Berdasarkan sektor usaha, kredit bank umum yang paling terdampak bencana adalah perdagangan besar dan eceran dengan total baki debet Rp689 miliar dengan total debitur 13.609.
Sementara debitur dan kredit BPR yang terkena dampak berasal dari 36 BPR dengan total debitur 1.128 dengan total baki debet sebesar Rp148,9 miliar.
“Dengan sektor usaha yang paling terdampak bencana adalah perdagangan, hotel dan restoran dengan total baki debet Rp48,1 miliar dari 384 debitur,” imbuhnya.
Kata dia, perlakuan khusus terhadap kredit bank mengacu pada POJK No. 45/POJK.03/2017 tentang Perlakuan Khusus Terhadap Kredit atau Pembiayaan Bank Bagi Daerah Tertentu di Indonesia yang Terkena Bencana Alam.
Hal ini memperhatikan hal-hal sebagai berikut:
Dilihat dari penilaian kualitas kredit
Pertama, Penetapan Kualitas Kredit Bank Umum dengan plafon maksimal Rp. 5 miliar hanya didasarkan atas ketepatan membayar.
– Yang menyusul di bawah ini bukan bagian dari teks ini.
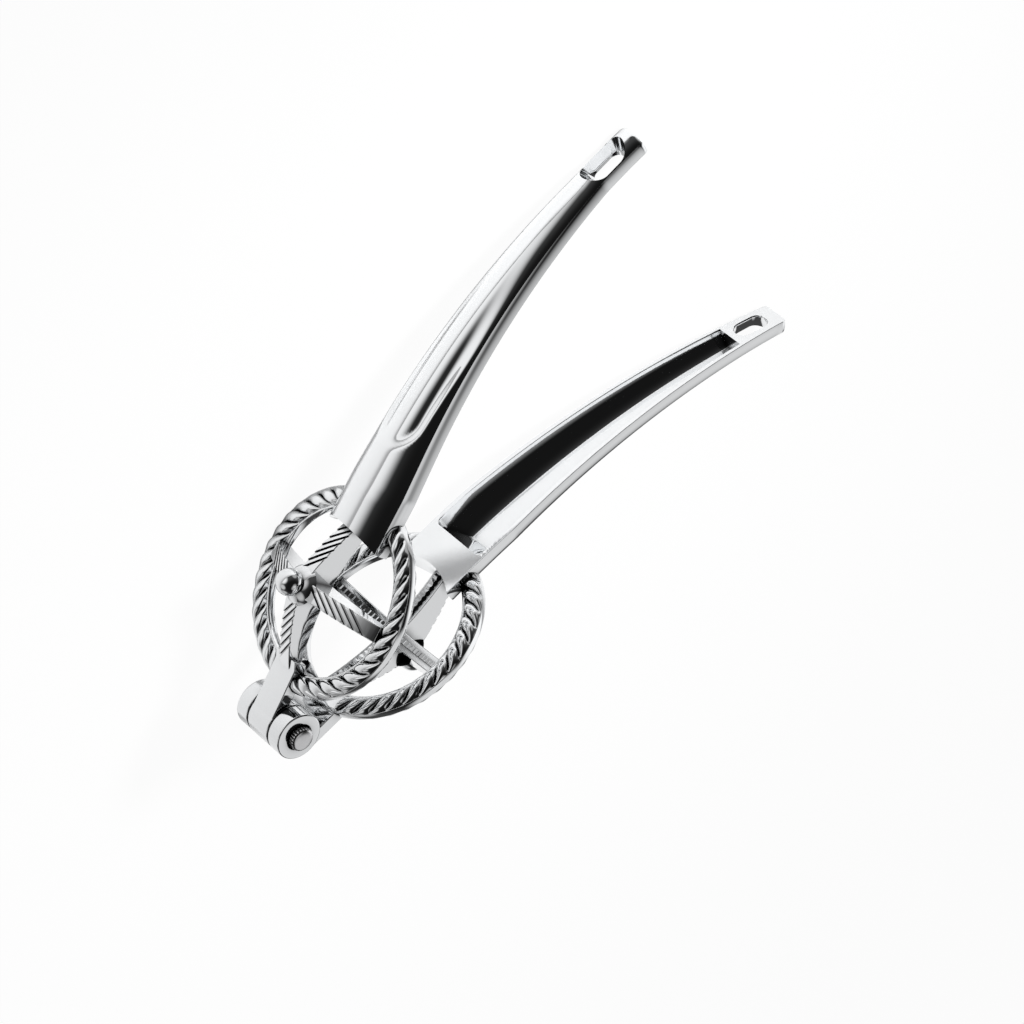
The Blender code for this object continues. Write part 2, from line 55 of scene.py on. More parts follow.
BEVEL_FROM = 25             # edges sharper than this are rounded, degrees
BEVEL_CUTS = 3
CORNER_STEPS = 5
CREASE = 38                 # edges sharper than this are shaded as edges, degrees
EVEN_WEIGHT = 90
OPENING = 25.8              # angle between the jaws at rest, degrees
GAP = 0.3
SINK = 0.15                 # how far joined forms reach into each other

# hinge
BARREL_R = 6.4
BORE_R = 3.5
BORE_SOFT = 0.25            # chamfer at the mouth of a bore
MIDDLE_HALF = 4.3
KNUCKLE_IN = 4.6
KNUCKLE_OUT = 9.2
KNUCKLE_EDGE = 0.45
KNUCKLE_SLOT_OVER = 0.07    # how much longer the room for the middle knuckle is, at each end
SLAB_IN = 3.1
SLAB_OUT = 6.5
SLAB_START = 5.6
SLAB_END = 14.0
SLAB_SEAT = 1.0             # how far the slab's parting side starts inside the barrel
SLAB_FOOT = 3.6             # the slab's corner inside the barrel, clear of the bore
PLATE_EDGE = 0.3            # rounding of the slab and the lug
LUG_END = 17.0
LUG_RISE = 0.6
LUG_LOW = 0.55
PIN_R = 3.2
PIN_NEAR = 11.3
PIN_FAR = -9.8
PIN_CENTRE = 0.02           # radius of the small face that closes each end
PIN_CHAMFER = ((0.8, 0.0), (0.2, 0.2), (0.0, 0.5))      # inset and height, at the far end
PIN_DOME = ((3.05, 0.0), (2.75, 0.22), (2.5, 0.3), (1.6, 0.42), (PIN_CENTRE, 0.48))
PIN_DOME_HIGH = 0.5
KNURL_FROM = 8.6
KNURL_FULL = 8.9
KNURL_TO = 10.5
KNURL_DEEP = 0.25
KNURL_TEETH = 24
KNURL_STEPS = 6             # points to a tooth

# ring
RING_X = 35.75
RING_MID = 3.6
RING_SECTION = 44           # points round the section
ROPE_R = 24.1
ROPE_OUT = 2.7
ROPE_IN = 2.5
ROPE_HALF = 2.7
ROPE_SQUARE = (0.8, 0.86)   # exponents under 1 make the section fuller, across and in height
LOBES = 36
LAY = 3                     # lobes that a groove passes on its way round the section
LOBE_STEPS = 14
GROOVE = 0.56
GROOVE_START = 0.95         # height at which the grooves leave the smooth band
GROOVE_RISE = 0.45          # share of the half height over which they get their full depth
INNER_BAND = (21.35, 22.1, 1.25)    # radii and half height of the smooth rim inside the rope
OUTER_BAND = (25.6, 26.8, 1.0)      # the same of the belt outside it
BAND_EDGE = 0.2
BAND_CORNER = 3             # steps of a band's rounded edge
BAND_STEPS = 240
TRIM_LOW = -0.1             # where the lower rope is cleared off the slab
TRIM_OVER = 2.0
RING_CREASE = 60

# cage
CAGE_REACH = 22.4
CAGE_TOP = 16.9             # outer side of the arms at the hub, less a fall and an arc towards the ring
CAGE_FALL = 0.22
CAGE_ARC = 92.6
CAGE_BOTTOM = 6.9
CAGE_HOLLOW = 133.3
ARM_STEPS = 24
BLADE_T = 4.3
BLADE_EDGE = 0.28
EDGE_T = 1.3
EDGE_DROP = 1.0
EDGE_SEAT = 1.0             # how far the toothed edge reaches up into the arm
EDGE_REACH = 21.3
TOOTH = 0.45
TEETH = 28
SLOTS = 6
SLOT_FIRST = 6.2
SLOT_PITCH = 2.3
SLOT_W = 0.75
SLOT_DEEP = 0.5
SLOT_LONG = 2.4             # in thicknesses of the arm
SLOT_SLANT = -35.0
SLOPE_STEP = 0.1            # the arm's slope at a slot is taken this far to each side
BALL_R = 3.5
BALL_OUT = 19.2
BALL_SIDES = 64
BALL_FROM = -38             # where the ball leaves its collar, degrees
BALL_STEP = 8
BALL_POLE = 0.0001
COLLAR = ((BALL_POLE, -4.2), (5.2, -4.2), (4.3, -3.0))  # radius and height from the ball's centre

# handle
ROOT_R = 18.5               # the ring's opening, where the root ends
ROOT_OVER = 4.0
DRUM_REACH = 30
DRUM_SIDES = 160
ROOT_HALF = 10.4
TIP_HALF = 4.3
TAPER = 0.069
ROOT_DEPTH = 9.85
TIP_DEPTH = 6.2
ROOT_WALL = 4.1             # height of the upright flanks
TIP_WALL = 3.5
FLANK = ((0.993, 0.4), (0.982, 0.75))   # the flank's lean: shares of the half width and of its height
SHOULDER = 0.95
RIM_SOFT = 0.22
SOFT_KNEE = 0.3             # middle point of a softened edge, as a share of its size
TIP_ROUND = 1.1
TIP_DRAW = 0.6              # how much the section shrinks over the rounded tip
TIP_STEPS = 5
HANDLE_STATIONS = 150
HANDLE_ARCH = 30

# the hollow of a handle
CHANNEL_START = 63.2
CHANNEL_END = 150.9
CHANNEL_SWEEP = 4.8         # length of the sloping end at the root
CHANNEL_FIRST = 0.05        # share of the depth that the slope begins with
CHANNEL_SLOPE = 1.35
CHANNEL_OVER = 2.0
CHANNEL_STEPS = 60
NOSE_STEPS = 24
NOSE_CROWD = 1.4            # the steps crowd towards the start
CORNER_R = 1.5              # corners of the hollow at its start
LIP_ROOT = 1.4
LIP_TIP = 1.0
LIP_SOFT = 0.15
WALL_CURVE = 1.26
WALL_SHARES = (0.05, 0.15, 0.3, 0.45, 0.58, 0.7, 0.8, 0.88, 0.94, 0.98, 1.0)
FLOOR_HALF_ROOT = 3.65
FLOOR_HALF_TIP = 1.25
FLOOR_ROOT = 8.0
FLOOR_TIP = 4.4

# hanging hole
HOLE_LONG = 9.3
HOLE_WIDE = 5.0
HOLE_LIP = ((-1.0, 1.2), (0.0, 0.3), (0.2, 0.08))       # depth and how much wider, at the open side
HOLE_STRAIGHT = 0.5         # depth from which the hole flares towards the crown
HOLE_FLARE = 0.42
HOLE_LEVELS = (2.0, 4.0)
HOLE_OVER = 1.2
HOLE_SIDES = 64

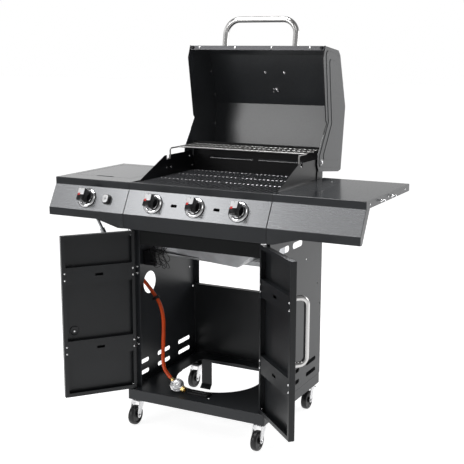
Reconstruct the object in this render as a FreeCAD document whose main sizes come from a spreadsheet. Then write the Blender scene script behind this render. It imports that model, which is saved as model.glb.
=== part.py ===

Sementara itu bagi kredit dengan plafon di atas Rp. 5 miliar, penetapan Kualitas Aset tetap mengacu pada ketentuan yang berlaku, yaitu PBI No. 14/15/PBI/2012 tentang Penilaian Kualitas Aset Bank Umum.
Kedua, Penetapan Kualitas Kredit bagi BPR didasarkan pada ketepatan pembayaran pokok dan/atau bunga.
Selanjutnya dilihat dari Kualitas Kredit yang direstrukturisasi
Pertama, Kualitas Kredit bagi Bank Umum maupun BPR yang direstrukturisasi akibat bencana alam ditetapkan Lancar sejak restrukturisasi sampai dengan jangka waktu sesuai Keputusan Dewan Komisioner.
Kedua, Restrukturisasi Kredit tersebut di atas dapat dilakukan terhadap Kredit yang disalurkan baik sebelum maupun sesudah terjadinya bencana.
Dan juga terkait Pemberian Kredit Baru terhadap Debitur yang Terkena Dampak
Pertama, Bank dapat memberikan Kredit baru bagi debitur yang terkena dampak bencana alam.Kedua, Penetapan Kualitas Kredit baru tersebut di atas dilakukan secara terpisah dengan Kualitas Kredit yang telah ada sebelumnya.
Ketiga, Pemberlakuan untuk Bank Syariah terhadap daerah yang terkena bencana alam berlaku juga bagi penyediaan dana berdasarkan prinsip syariah yang mencakup pembiayaan (mudharabah dan musyarakah), piutang (murabahah, salam, istisnha), sewa (ijarah), pinjaman (qardh), dan penyediaan dana lain.